Write out the listing exactly as it is given.

Items from a data source:
____

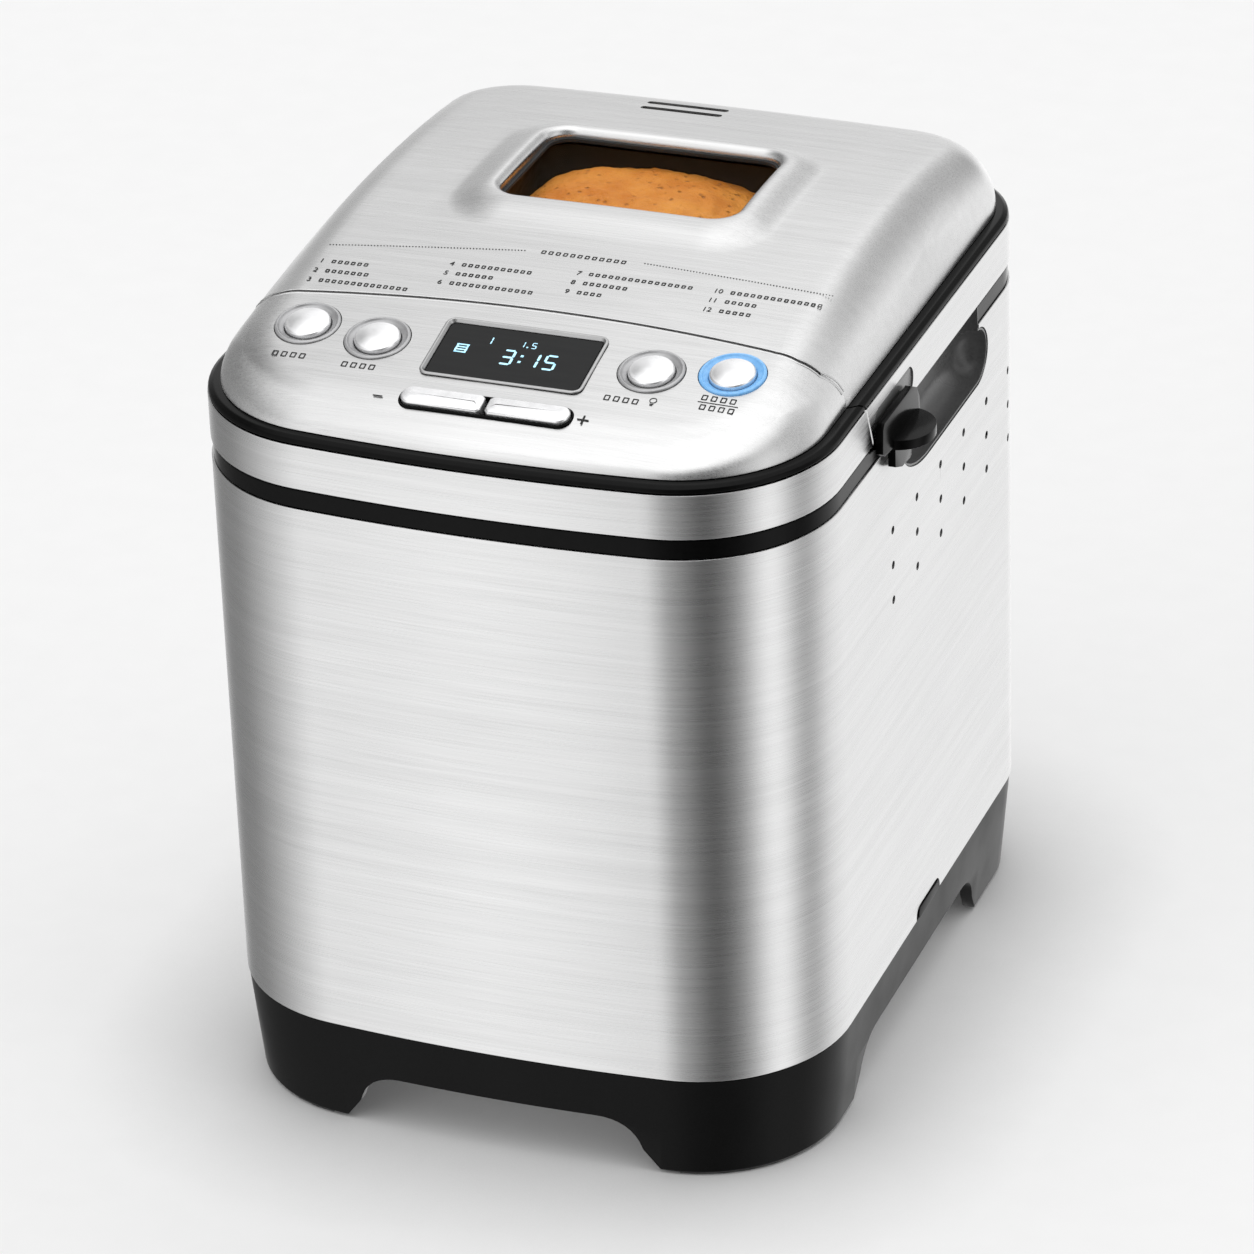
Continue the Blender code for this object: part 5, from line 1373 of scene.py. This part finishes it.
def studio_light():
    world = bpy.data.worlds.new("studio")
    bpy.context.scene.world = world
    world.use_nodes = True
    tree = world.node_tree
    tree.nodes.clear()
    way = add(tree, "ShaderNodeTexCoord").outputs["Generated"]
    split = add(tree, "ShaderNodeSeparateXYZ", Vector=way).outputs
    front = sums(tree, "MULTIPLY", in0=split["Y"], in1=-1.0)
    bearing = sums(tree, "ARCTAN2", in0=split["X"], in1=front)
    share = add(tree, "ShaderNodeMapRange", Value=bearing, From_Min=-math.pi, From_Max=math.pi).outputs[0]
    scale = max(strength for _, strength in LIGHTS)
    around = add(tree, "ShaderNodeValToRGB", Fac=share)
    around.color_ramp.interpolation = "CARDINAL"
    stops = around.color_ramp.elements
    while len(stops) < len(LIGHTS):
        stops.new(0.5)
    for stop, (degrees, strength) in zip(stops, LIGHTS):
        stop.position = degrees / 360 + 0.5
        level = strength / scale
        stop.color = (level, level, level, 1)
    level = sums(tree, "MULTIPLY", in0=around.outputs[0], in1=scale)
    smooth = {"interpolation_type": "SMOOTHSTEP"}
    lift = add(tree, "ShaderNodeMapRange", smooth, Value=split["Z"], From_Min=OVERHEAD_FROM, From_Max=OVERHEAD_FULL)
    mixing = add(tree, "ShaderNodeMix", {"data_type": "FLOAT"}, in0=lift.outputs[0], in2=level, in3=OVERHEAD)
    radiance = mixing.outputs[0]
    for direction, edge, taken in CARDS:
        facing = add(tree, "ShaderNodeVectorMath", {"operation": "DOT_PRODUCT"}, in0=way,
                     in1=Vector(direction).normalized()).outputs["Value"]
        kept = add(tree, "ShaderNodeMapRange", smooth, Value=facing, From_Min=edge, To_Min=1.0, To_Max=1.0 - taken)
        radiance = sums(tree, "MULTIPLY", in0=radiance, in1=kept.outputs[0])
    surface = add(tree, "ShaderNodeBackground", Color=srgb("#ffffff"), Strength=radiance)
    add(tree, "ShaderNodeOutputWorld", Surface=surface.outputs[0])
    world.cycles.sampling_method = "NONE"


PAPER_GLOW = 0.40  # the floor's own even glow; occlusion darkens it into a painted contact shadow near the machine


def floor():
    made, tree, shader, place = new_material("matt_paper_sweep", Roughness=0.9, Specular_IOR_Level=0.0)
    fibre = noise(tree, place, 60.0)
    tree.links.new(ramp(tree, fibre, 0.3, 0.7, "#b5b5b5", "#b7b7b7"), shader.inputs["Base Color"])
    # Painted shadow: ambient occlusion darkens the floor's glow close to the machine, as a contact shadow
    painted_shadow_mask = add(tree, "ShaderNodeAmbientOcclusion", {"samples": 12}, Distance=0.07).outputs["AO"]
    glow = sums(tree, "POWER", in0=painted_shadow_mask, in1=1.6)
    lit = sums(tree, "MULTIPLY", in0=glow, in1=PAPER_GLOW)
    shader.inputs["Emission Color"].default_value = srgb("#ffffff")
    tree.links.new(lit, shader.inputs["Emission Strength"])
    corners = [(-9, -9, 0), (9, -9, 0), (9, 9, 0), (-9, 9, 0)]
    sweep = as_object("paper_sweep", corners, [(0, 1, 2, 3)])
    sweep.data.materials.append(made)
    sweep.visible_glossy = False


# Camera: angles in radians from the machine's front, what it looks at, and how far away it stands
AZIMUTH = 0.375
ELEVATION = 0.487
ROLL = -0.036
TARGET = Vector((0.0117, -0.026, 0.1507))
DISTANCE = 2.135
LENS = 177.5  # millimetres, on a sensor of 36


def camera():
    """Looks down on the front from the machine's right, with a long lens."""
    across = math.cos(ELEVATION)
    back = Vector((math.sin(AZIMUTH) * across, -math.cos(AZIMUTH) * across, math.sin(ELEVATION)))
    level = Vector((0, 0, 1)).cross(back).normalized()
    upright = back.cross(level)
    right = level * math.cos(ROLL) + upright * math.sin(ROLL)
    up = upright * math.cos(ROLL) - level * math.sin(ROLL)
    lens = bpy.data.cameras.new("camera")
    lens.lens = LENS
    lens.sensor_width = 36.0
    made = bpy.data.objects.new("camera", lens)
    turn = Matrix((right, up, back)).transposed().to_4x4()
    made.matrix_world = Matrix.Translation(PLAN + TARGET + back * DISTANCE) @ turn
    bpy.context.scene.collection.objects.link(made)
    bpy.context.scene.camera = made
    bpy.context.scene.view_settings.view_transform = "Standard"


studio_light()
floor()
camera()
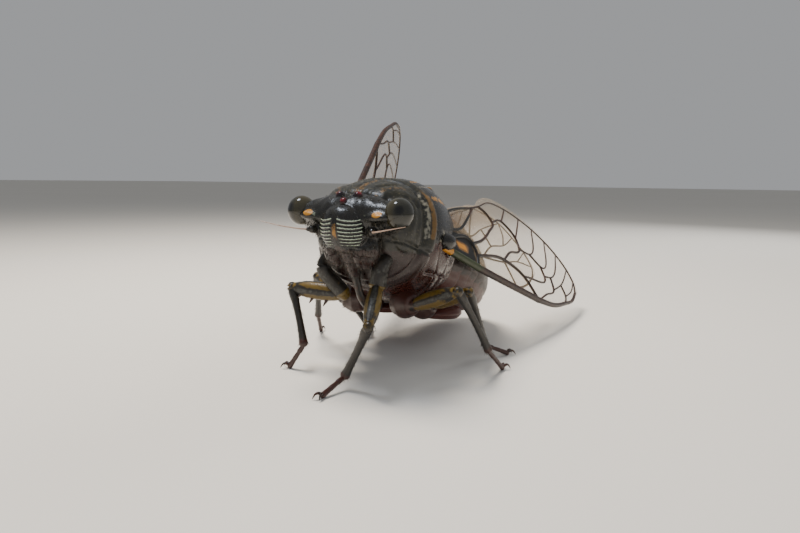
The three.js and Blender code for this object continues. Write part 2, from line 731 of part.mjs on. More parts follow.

____

Finished answer:
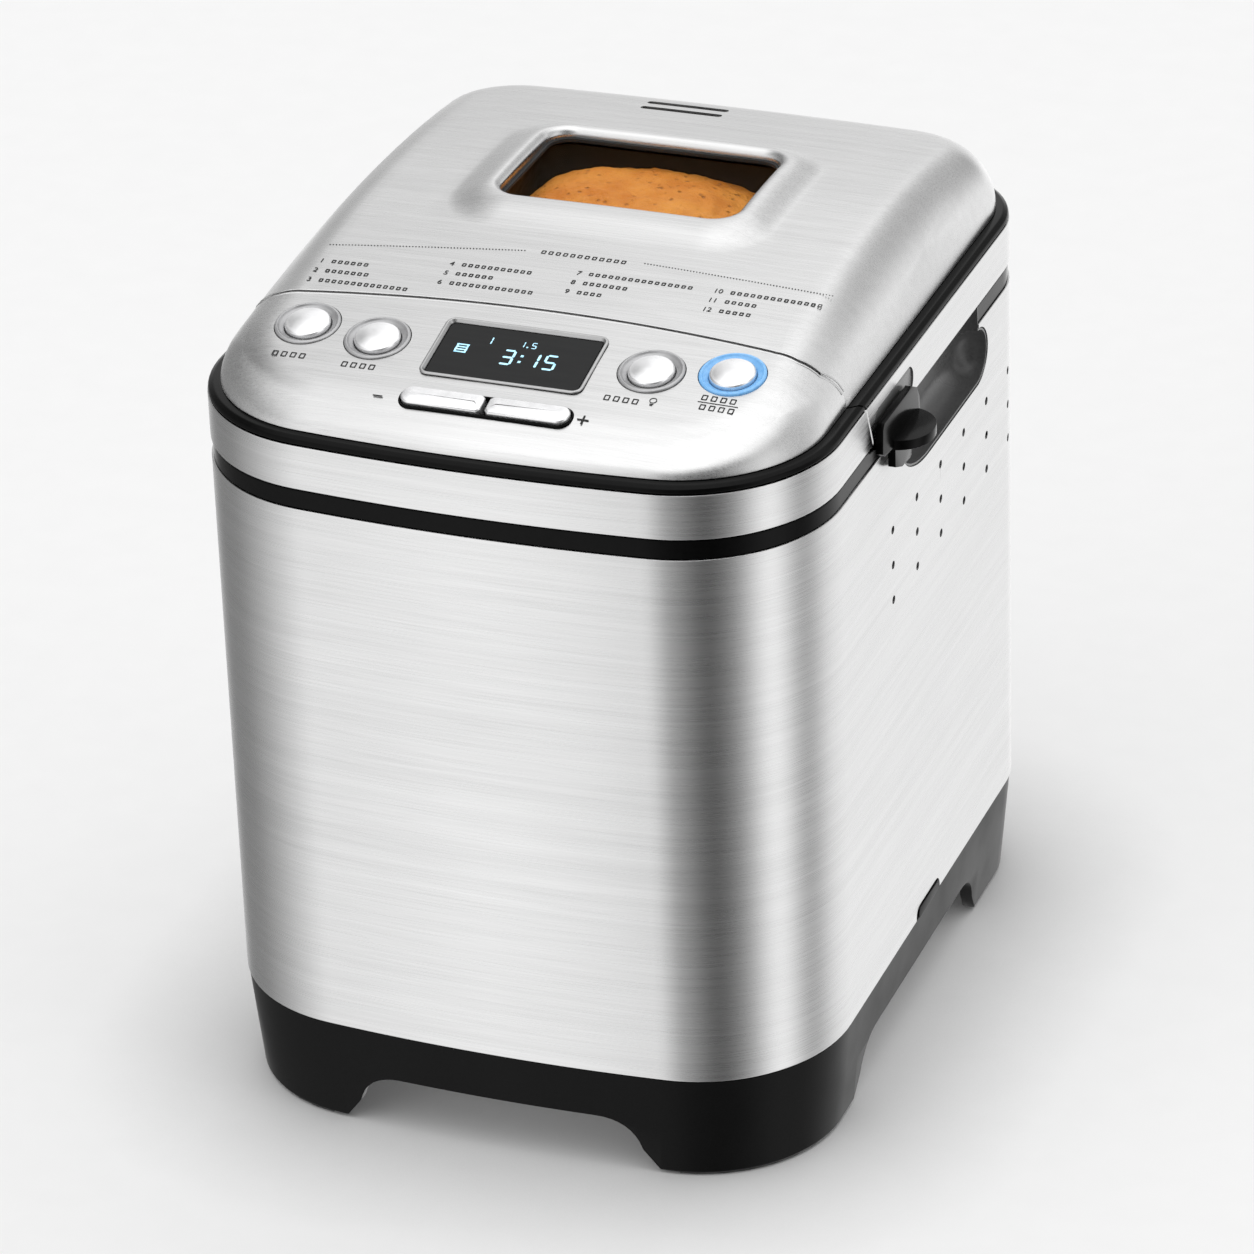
Continue the Blender code for this object: part 5, from line 1373 of scene.py. This part finishes it.
def studio_light():
    world = bpy.data.worlds.new("studio")
    bpy.context.scene.world = world
    world.use_nodes = True
    tree = world.node_tree
    tree.nodes.clear()
    way = add(tree, "ShaderNodeTexCoord").outputs["Generated"]
    split = add(tree, "ShaderNodeSeparateXYZ", Vector=way).outputs
    front = sums(tree, "MULTIPLY", in0=split["Y"], in1=-1.0)
    bearing = sums(tree, "ARCTAN2", in0=split["X"], in1=front)
    share = add(tree, "ShaderNodeMapRange", Value=bearing, From_Min=-math.pi, From_Max=math.pi).outputs[0]
    scale = max(strength for _, strength in LIGHTS)
    around = add(tree, "ShaderNodeValToRGB", Fac=share)
    around.color_ramp.interpolation = "CARDINAL"
    stops = around.color_ramp.elements
    while len(stops) < len(LIGHTS):
        stops.new(0.5)
    for stop, (degrees, strength) in zip(stops, LIGHTS):
        stop.position = degrees / 360 + 0.5
        level = strength / scale
        stop.color = (level, level, level, 1)
    level = sums(tree, "MULTIPLY", in0=around.outputs[0], in1=scale)
    smooth = {"interpolation_type": "SMOOTHSTEP"}
    lift = add(tree, "ShaderNodeMapRange", smooth, Value=split["Z"], From_Min=OVERHEAD_FROM, From_Max=OVERHEAD_FULL)
    mixing = add(tree, "ShaderNodeMix", {"data_type": "FLOAT"}, in0=lift.outputs[0], in2=level, in3=OVERHEAD)
    radiance = mixing.outputs[0]
    for direction, edge, taken in CARDS:
        facing = add(tree, "ShaderNodeVectorMath", {"operation": "DOT_PRODUCT"}, in0=way,
                     in1=Vector(direction).normalized()).outputs["Value"]
        kept = add(tree, "ShaderNodeMapRange", smooth, Value=facing, From_Min=edge, To_Min=1.0, To_Max=1.0 - taken)
        radiance = sums(tree, "MULTIPLY", in0=radiance, in1=kept.outputs[0])
    surface = add(tree, "ShaderNodeBackground", Color=srgb("#ffffff"), Strength=radiance)
    add(tree, "ShaderNodeOutputWorld", Surface=surface.outputs[0])
    world.cycles.sampling_method = "NONE"


PAPER_GLOW = 0.40  # the floor's own even glow; occlusion darkens it into a painted contact shadow near the machine


def floor():
    made, tree, shader, place = new_material("matt_paper_sweep", Roughness=0.9, Specular_IOR_Level=0.0)
    fibre = noise(tree, place, 60.0)
    tree.links.new(ramp(tree, fibre, 0.3, 0.7, "#b5b5b5", "#b7b7b7"), shader.inputs["Base Color"])
    # Painted shadow: ambient occlusion darkens the floor's glow close to the machine, as a contact shadow
    painted_shadow_mask = add(tree, "ShaderNodeAmbientOcclusion", {"samples": 12}, Distance=0.07).outputs["AO"]
    glow = sums(tree, "POWER", in0=painted_shadow_mask, in1=1.6)
    lit = sums(tree, "MULTIPLY", in0=glow, in1=PAPER_GLOW)
    shader.inputs["Emission Color"].default_value = srgb("#ffffff")
    tree.links.new(lit, shader.inputs["Emission Strength"])
    corners = [(-9, -9, 0), (9, -9, 0), (9, 9, 0), (-9, 9, 0)]
    sweep = as_object("paper_sweep", corners, [(0, 1, 2, 3)])
    sweep.data.materials.append(made)
    sweep.visible_glossy = False


# Camera: angles in radians from the machine's front, what it looks at, and how far away it stands
AZIMUTH = 0.375
ELEVATION = 0.487
ROLL = -0.036
TARGET = Vector((0.0117, -0.026, 0.1507))
DISTANCE = 2.135
LENS = 177.5  # millimetres, on a sensor of 36


def camera():
    """Looks down on the front from the machine's right, with a long lens."""
    across = math.cos(ELEVATION)
    back = Vector((math.sin(AZIMUTH) * across, -math.cos(AZIMUTH) * across, math.sin(ELEVATION)))
    level = Vector((0, 0, 1)).cross(back).normalized()
    upright = back.cross(level)
    right = level * math.cos(ROLL) + upright * math.sin(ROLL)
    up = upright * math.cos(ROLL) - level * math.sin(ROLL)
    lens = bpy.data.cameras.new("camera")
    lens.lens = LENS
    lens.sensor_width = 36.0
    made = bpy.data.objects.new("camera", lens)
    turn = Matrix((right, up, back)).transposed().to_4x4()
    made.matrix_world = Matrix.Translation(PLAN + TARGET + back * DISTANCE) @ turn
    bpy.context.scene.collection.objects.link(made)
    bpy.context.scene.camera = made
    bpy.context.scene.view_settings.view_transform = "Standard"


studio_light()
floor()
camera()
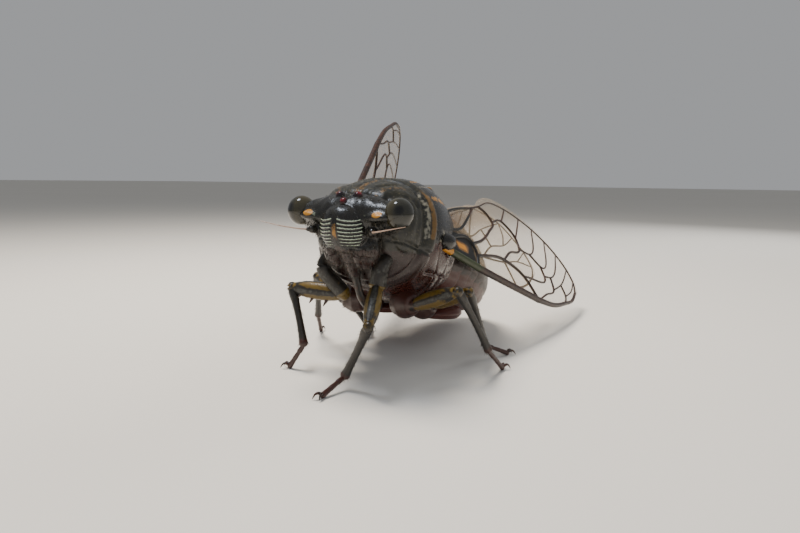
The three.js and Blender code for this object continues. Write part 2, from line 731 of part.mjs on. More parts follow.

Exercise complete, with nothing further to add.